Johannsen v. Block (In re Koran Enterprises, Inc.)

ORDER

ROSS T. ROBERTS, District Judge.

This matter comes before the court on appeal from a bankruptcy court order of September 10, 1986, directing appellant to return the sum of $3,500.00 to the debtor’s estate. For the reasons stated below, the appeal will be dismissed.

I.

Statement of the Case

The debtor filed its voluntary petition for relief under Chapter 11 of the Bankruptcy Code on March 29, 1985. Appellant served as attorney for the debtor-in-possession. On May 14, 1985, the bankruptcy court appointed appellee as trustee of the bankruptcy estate, terminating the debtor’s management.

On July 10, 1986, in response to a fee application filed by appellant, the bankruptcy court entered an order granting appellant’s application for an award in the amount of $1,500 and otherwise denying it. Appellant had sought $10,197.29 in fees and $2,149.95 in expenses. The court noted that the “lodestar” amount is subject to enhancement or diminution on the basis of principles which take into consideration the difficulty of the tasks performed and the benefit conferred on the bankruptcy estate. The court found that only a minor portion of appellant’s services could be considered “in aid of administration” of the bankruptcy estate, concluding that appellant should be compensated for aiding in the filing of the petition for relief, preparing the schedules and statements of affairs, and attending the meeting of the creditors, duties for which $1,500 was ample compensation. No appeal was taken from this order.

On September 10,1986, the court ordered appellant to pay back to the bankruptcy estate $3,500, representing the difference between the $5,000 retainer appellant was paid to take the case, and the $1,500 he was subsequently awarded by the bankruptcy court. It is from this order that appeal was taken on September 19, 1986.

II.

Discussion

Appellant’s brief is directed solely at the propriety of the bankruptcy court’s July 10, 1986 order. Specifically, three issues are raised on appeal:

1. whether the bankruptcy court erred in requiring appellant to show a benefit to the estate in order to receive compensation;
2. whether the bankruptcy court erred in stating there was no benefit;
3. whether the bankruptcy court failed to apply the correct legal standard to the award of attorney’s fees.

Since none of these issues were addressed in the September 10, 1986 order, I am without jurisdiction to hear this appeal. Bankruptcy Rule 8002 provides that notice of appeal must be filed within ten days of the entry of judgment, order or decree appealed from, and authorizes the bankruptcy court to grant an additional twenty day extension if requested within the initial ten day period. 11 U.S.C. Bankruptcy Rule 8002(a) and (c). Compliance with Rule 8002 is both “mandatory and jurisdictional.” In Re Abdallah, 778 F.2d 75, 77 (1st Cir.1985). I am of the opinion that it would be an improper exercise of jurisdiction to entertain matters beyond those that were the subject of the September 10 order, which was essentially a bookkeeping exercise necessitated (I assume) by appellant’s failure to comply with the July 10 order.

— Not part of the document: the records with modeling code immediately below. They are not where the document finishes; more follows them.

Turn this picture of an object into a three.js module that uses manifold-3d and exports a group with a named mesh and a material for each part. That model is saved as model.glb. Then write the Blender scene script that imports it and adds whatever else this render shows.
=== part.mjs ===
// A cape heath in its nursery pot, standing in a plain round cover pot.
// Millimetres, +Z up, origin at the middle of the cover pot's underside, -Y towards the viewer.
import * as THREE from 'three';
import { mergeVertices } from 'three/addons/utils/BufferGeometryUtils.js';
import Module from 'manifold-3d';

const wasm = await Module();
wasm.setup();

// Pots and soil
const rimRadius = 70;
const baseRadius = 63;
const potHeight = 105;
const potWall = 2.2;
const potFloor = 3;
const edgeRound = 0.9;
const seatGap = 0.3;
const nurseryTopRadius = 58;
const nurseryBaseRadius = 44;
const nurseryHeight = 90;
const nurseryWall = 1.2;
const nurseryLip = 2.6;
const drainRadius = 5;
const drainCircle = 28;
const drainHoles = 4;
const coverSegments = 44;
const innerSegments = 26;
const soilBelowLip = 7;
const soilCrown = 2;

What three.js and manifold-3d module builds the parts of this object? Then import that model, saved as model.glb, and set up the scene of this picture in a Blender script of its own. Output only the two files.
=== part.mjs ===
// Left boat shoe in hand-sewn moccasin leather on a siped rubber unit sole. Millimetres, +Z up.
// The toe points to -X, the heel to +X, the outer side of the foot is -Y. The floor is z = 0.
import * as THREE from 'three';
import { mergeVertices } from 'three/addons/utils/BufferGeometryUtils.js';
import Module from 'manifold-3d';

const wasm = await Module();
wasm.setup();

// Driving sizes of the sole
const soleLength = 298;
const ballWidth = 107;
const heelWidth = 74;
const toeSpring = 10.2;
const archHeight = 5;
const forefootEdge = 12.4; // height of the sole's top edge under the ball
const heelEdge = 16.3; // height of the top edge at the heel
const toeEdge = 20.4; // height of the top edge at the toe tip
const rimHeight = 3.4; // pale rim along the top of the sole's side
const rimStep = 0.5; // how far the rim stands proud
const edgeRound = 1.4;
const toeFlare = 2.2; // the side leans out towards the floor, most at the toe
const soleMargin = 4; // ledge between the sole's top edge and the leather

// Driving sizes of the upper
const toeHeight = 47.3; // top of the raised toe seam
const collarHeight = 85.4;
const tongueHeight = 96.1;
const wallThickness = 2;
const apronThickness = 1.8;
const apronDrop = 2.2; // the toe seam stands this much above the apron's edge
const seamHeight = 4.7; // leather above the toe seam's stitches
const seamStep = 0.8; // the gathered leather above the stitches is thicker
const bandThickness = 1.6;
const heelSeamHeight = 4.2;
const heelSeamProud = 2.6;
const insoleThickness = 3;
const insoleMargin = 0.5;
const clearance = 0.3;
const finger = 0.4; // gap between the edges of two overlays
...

Moreover, construing the appeal as a challenge to the bankruptcy court’s authority to enter the September 10 order, I find it without merit. In Lavender v. *481Wood Law Firm, 785 F.2d 247 (8th Cir.1986), appellant sought approval of $23,961 in fees for representing the debtors-in-possession, acknowledging that he had already been paid $16,022.33. The bankruptcy court ordered the funds received without prior approval returned to the estate, and authorized payment of $8,337.27 to appellant once the estate had been reimbursed. The Eighth Circuit affirmed the bankruptcy court’s “direction to the appellant to reimburse the estate for fees received without approval.” Although the sequence of events is not identical in the instant case, the holding in Lavender provides ample authority for the bankruptcy court’s action.

For the foregoing reasons, it is accordingly

ORDERED that the appeal of the bankruptcy court’s order of September 10, 1986 be dismissed.